The underlying driver for this trend is semiconductor physics combined with server economics for two key reasons. First, even though semiconductor circuits’ switching energy is dropping, the energy gains are being outpaced by an increase in the scale of integration. As semiconductor technology advances, the same area of silicon will gradually consume (and dissipate) ever more power as a result. Chips are also increasing in size, compounding this effect.
Second, many large server buyers prefer highly performant chips that can process greater software payloads faster because these chips drive infrastructure efficiency and business value. For some, such as financial traders and cloud services providers, higher performance can translate into more direct revenue. In return for these benefits, IT customers are ready to pay hefty price premiums and accept that high-end chips are more power-hungry.
The escalation of silicon power is now supercharged by the high demand for artificial intelligence (AI) training and other supercomputing workloads, which will make the use of air cooling more costly. Fan power in high-performance servers can often account for 10% to 20% of total system power, in addition to silicon static power losses, due to operating near the upper temperature limit. There is also a loss of server density, resulting from the need to accommodate larger heat sinks and fans, and to allow more space between the electronics.

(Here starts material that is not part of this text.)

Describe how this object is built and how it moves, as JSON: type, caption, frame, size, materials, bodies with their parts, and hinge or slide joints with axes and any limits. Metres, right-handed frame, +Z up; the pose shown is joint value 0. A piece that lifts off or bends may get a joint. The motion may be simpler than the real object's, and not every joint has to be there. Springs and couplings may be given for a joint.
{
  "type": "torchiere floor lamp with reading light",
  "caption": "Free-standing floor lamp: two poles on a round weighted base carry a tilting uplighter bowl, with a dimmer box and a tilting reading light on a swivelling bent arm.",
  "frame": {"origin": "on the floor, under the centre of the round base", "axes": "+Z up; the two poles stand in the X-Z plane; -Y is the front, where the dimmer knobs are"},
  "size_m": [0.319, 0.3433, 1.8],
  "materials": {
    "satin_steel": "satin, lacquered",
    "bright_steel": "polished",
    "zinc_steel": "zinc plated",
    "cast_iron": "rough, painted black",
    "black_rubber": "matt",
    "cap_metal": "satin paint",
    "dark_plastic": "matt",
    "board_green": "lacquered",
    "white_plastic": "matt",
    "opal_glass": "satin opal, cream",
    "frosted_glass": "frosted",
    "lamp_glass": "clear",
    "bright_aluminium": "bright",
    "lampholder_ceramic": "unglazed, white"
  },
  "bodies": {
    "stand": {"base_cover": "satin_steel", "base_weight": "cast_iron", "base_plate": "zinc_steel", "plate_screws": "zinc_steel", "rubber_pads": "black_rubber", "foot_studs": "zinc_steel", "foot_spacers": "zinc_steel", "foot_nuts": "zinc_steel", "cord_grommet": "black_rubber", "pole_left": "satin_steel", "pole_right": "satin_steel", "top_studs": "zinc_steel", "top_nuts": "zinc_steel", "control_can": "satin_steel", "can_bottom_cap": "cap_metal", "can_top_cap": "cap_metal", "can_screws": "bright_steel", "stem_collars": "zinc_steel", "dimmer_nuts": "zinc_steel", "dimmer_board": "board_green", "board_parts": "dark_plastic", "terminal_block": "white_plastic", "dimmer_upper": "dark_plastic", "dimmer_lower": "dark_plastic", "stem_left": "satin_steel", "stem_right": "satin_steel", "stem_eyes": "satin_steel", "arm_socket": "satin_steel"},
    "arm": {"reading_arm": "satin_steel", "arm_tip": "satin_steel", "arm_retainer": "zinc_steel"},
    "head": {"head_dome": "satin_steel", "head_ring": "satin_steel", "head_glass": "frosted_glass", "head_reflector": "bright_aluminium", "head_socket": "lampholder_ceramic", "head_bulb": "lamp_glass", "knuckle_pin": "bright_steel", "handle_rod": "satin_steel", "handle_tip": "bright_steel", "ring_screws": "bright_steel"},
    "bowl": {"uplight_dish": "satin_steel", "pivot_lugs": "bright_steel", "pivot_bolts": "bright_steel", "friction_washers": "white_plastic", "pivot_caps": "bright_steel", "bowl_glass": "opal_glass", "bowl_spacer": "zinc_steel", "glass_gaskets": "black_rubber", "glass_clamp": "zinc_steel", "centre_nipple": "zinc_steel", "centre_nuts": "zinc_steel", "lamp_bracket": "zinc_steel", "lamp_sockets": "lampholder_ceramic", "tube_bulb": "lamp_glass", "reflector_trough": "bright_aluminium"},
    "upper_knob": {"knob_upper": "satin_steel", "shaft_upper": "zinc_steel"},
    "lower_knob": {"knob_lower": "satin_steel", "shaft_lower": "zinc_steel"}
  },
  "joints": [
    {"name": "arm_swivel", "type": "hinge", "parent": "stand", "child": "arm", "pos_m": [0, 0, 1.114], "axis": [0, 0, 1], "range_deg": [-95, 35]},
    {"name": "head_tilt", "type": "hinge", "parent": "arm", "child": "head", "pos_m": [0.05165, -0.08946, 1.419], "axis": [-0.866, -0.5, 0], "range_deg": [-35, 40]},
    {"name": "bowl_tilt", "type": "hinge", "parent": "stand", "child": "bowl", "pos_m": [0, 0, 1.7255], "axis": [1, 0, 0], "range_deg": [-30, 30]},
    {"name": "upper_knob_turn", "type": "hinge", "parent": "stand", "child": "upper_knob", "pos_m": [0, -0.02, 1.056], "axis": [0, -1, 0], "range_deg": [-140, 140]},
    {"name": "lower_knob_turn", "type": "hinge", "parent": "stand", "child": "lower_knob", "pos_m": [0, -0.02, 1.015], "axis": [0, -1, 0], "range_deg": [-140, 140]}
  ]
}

In addition, air cooling may soon see restrictions in operating temperatures after nearly two decades of gradual relaxation of set points. In its 2021 Equipment thermal guidelines for data processing environments, US industry body ASHRAE created a new environmental class for high-density servers with a recommended supply temperature maximum of 22°C (71.6°F) — a whole 5°C (9°F) lower than the general guidelines (Class A1 to A4), with a corresponding dip in data center energy efficiency (see New ASHRAE guidelines challenge efficiency drive).
Adopting DLC offers relief from the pressure of these trends. The superior thermal performance of liquids, whether water or engineered fluids, makes the job of removing several hundred watts of thermal energy from compact IT electronics more straightforward. Current top-of-the-line processors (up to 350 W thermal design power) and accelerators (up to 700 W on standard parts such as NVIDIA data center GPUs) can be effectively cooled even at high liquid coolant temperatures, allowing the facility water supply for the DLC system to be running as high as 40°C (104°F), and even up to 45°C (113°F).

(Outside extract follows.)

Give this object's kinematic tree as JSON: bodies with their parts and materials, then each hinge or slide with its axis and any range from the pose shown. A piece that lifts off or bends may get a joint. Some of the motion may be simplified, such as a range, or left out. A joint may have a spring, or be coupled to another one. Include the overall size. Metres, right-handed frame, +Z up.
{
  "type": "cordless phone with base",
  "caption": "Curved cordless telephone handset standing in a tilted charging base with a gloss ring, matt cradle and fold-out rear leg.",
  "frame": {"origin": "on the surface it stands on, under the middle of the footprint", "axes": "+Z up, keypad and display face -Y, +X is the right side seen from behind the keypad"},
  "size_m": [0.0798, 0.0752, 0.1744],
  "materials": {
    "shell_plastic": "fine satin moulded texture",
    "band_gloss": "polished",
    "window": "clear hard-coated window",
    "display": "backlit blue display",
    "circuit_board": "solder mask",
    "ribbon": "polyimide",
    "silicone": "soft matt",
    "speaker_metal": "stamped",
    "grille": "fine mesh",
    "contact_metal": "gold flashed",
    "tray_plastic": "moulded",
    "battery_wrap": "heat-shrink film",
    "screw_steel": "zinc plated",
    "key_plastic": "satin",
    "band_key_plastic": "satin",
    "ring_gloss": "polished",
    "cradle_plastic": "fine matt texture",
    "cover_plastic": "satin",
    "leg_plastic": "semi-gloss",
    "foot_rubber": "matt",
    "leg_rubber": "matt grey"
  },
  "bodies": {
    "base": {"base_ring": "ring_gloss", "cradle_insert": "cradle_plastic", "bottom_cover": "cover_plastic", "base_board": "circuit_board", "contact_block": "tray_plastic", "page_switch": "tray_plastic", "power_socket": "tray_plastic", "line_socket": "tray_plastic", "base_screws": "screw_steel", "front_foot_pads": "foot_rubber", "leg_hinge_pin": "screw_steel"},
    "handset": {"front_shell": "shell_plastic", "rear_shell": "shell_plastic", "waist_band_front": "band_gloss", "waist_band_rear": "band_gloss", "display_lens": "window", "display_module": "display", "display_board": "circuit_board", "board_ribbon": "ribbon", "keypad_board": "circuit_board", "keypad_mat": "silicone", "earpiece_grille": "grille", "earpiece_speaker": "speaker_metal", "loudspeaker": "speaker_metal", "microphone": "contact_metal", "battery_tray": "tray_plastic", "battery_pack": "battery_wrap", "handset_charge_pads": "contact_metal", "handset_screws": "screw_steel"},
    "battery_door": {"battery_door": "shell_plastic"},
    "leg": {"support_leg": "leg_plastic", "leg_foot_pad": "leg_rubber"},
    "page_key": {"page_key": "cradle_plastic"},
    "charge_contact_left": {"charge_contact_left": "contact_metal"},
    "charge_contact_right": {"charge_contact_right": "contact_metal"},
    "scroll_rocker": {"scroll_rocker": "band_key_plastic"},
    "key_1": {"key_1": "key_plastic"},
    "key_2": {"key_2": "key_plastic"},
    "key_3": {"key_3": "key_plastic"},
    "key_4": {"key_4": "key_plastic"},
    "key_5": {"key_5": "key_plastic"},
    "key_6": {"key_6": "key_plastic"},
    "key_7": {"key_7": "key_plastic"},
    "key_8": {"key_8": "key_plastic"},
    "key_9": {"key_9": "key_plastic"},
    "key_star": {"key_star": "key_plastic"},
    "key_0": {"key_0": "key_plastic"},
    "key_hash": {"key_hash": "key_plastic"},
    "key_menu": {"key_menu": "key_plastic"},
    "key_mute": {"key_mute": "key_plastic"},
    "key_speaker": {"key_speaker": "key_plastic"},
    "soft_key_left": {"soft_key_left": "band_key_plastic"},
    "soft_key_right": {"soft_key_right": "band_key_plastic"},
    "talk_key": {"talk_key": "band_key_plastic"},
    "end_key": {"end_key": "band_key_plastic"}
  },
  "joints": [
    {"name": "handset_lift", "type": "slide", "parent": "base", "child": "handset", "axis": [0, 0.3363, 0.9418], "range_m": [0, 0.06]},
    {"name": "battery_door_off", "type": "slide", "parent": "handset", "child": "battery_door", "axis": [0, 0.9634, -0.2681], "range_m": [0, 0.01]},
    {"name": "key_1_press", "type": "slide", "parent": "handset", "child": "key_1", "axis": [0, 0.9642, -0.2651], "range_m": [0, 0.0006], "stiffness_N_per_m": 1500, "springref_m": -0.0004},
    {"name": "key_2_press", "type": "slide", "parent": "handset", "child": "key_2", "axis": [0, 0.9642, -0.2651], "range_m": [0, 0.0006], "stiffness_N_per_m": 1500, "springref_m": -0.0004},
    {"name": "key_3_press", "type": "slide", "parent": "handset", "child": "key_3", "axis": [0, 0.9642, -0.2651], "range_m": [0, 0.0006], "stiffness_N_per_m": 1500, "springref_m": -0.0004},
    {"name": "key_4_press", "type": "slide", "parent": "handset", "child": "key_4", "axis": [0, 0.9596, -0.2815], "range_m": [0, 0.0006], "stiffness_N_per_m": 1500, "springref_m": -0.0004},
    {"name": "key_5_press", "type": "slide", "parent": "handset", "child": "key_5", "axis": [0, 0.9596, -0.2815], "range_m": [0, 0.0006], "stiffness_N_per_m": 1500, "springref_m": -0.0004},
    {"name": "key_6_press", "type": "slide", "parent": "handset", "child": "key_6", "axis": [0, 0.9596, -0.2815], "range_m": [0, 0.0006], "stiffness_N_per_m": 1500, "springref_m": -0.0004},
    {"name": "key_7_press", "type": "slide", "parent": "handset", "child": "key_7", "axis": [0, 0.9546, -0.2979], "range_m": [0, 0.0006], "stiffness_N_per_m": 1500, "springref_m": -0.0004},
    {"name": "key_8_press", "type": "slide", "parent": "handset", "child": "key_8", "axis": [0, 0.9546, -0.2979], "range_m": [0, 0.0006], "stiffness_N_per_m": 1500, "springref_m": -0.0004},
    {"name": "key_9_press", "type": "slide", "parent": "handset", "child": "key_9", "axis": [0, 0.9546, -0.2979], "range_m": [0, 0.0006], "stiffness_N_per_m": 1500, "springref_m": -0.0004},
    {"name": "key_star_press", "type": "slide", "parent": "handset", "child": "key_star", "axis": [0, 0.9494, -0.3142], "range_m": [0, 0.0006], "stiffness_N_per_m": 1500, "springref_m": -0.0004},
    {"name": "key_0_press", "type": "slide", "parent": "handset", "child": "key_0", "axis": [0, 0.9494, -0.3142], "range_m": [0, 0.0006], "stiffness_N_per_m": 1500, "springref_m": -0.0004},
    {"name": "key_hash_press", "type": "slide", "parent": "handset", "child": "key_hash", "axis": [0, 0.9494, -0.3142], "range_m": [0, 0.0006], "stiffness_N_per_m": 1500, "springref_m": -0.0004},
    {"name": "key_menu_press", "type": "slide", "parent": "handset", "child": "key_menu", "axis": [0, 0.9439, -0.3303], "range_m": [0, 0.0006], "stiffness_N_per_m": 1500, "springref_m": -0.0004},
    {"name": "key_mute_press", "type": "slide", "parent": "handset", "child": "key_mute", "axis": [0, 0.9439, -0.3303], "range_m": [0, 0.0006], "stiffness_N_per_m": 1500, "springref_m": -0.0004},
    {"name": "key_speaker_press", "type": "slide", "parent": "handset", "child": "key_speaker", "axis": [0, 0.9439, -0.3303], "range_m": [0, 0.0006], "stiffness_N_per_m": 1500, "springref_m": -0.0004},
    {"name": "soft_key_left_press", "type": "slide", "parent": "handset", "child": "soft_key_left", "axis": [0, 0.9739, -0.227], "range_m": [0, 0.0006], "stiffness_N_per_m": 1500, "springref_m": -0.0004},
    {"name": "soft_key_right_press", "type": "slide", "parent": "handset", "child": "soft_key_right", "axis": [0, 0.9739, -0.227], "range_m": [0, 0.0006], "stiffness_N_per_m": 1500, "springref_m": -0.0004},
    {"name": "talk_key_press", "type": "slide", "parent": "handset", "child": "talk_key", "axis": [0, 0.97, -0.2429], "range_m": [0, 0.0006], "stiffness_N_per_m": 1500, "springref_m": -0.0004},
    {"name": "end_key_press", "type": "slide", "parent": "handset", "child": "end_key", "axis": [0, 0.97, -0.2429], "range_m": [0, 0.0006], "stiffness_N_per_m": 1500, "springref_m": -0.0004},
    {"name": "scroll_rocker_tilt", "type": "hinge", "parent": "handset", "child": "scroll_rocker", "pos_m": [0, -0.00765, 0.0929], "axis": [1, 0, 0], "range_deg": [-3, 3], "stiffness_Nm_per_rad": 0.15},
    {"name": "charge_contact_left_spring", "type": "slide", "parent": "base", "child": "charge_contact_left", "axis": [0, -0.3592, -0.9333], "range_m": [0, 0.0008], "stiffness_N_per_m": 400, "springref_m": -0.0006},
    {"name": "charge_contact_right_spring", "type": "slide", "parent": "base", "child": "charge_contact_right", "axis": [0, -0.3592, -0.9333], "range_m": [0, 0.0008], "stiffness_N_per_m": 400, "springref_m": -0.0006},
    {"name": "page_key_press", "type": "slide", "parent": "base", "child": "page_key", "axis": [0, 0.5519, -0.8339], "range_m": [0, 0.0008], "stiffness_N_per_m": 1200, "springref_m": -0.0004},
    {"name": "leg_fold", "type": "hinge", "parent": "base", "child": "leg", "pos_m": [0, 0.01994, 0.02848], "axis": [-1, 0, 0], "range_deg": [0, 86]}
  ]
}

High facility water temperatures could enable the use of dry coolers in most climates; or alternatively, the facility can offer valuable waste heat to a potential offtaker. The promise is attractive: much reduced IT and facility fan power, elimination of compressors that also lower capital and maintenance needs, and little to no water use for cooling. Today, several high-performance computing facilities with DLC systems take advantage of the heat-rejection or heat-reuse benefits of high temperatures.
Achieving these benefits is not necessarily straightforward. Details of DLC system implementation, further increases in component thermal power, and temperature restrictions on some components all complicate the process further.
The net effect of all these factors is clear: widespread deployment of DLC to promote virtually free heat rejection and heat reuse will remain aspirational in all but a few select cases where the facility infrastructure is designed around a specific liquid-cooled IT deployment.
There are too many moving parts to accurately assess the precise requirements of mainstream DLC systems in the next five years. What is clear, however, is that the very same forces that are pushing the data center industry towards liquid cooling will also challenge some of the engineering assumptions around its expected benefits.
Operators that are considering dedicated heat rejection for DLC installations will want to make sure they prepare the infrastructure for a gradual decrease in facility supply temperatures. They can achieve this by planning increased space for additional or larger heat rejection units — or by setting the water temperature conservatively from the outset.
Temperature set points are not dictated solely by IT requirements, but also by flow rate considerations — which has consequences for pipe and pump sizing. Operating close to temperature limits means loss of cooling capacity for the coolant distribution units (CDU), requiring either larger CDUs or more of them. Slim margins also mean any degradation or loss of cooling may have a near immediate effect at full load: a cooling failure in water or single-phase dielectric cold-plate systems may have less than 10 seconds of ride-through time.
Today, temperatures seem to be converging around 32°C (89.6°F) for facility water — a good balance between facility efficiency, cooling capacity and support for a wide range of DLC systems. Site manuals for many water-cooled IT systems also have the same limit. Although this is far higher than any elevated water temperature for air-cooling systems, it still requires additional heat rejection infrastructure either in the form of water evaporation or mechanical cooling. Whether lower temperatures will be needed as server processors approach 500 W — with large memory arrays and even higher power accelerators — will depend on a number of factors, but it is fair to assume the likely answer will be “yes”, despite the high cost of larger mechanical plants.
These considerations and limitations are mostly defined by water cold-plate systems. Single-phase immersion with forced convection and two-phase coolants, probably in the form of cold-plate evaporators rather than immersion, offer alternative approaches to DLC that should help ease supply temperature restrictions. For the time being, water cold plates remain the most widely available and are commonly deployed, and mainstream data center operators will need to ensure they meet the IT system requirements that use them.
In many cases, Uptime Intelligence expects operators to opt for lower facility supply water temperatures for their DLC systems, which brings benefits in lower pumping energy and fewer CDUs for the same cooling capacity, and is also more future proof. Many operators have already opted for conservative water temperatures as they upgrade their facilities for a blend of air and liquid-cooled IT. Others will install DLC systems that are not connected to a water supply but are air-cooled using fans and large radiators.
The switch to liquid to cool IT electronics offers a host of energy and compute performance benefits. However, future expectations based on the past performance of DLC installations are unlikely to be met. The challenges of silicon thermal management will only become more difficult as new generations of high-power server and memory chips develop. This is due to stricter component temperature limits, with future maximum facility water temperatures to be set at more conservative levels. For now, the vision of a lean data center cooling plant without either compressors or evaporative water consumption remains elusive.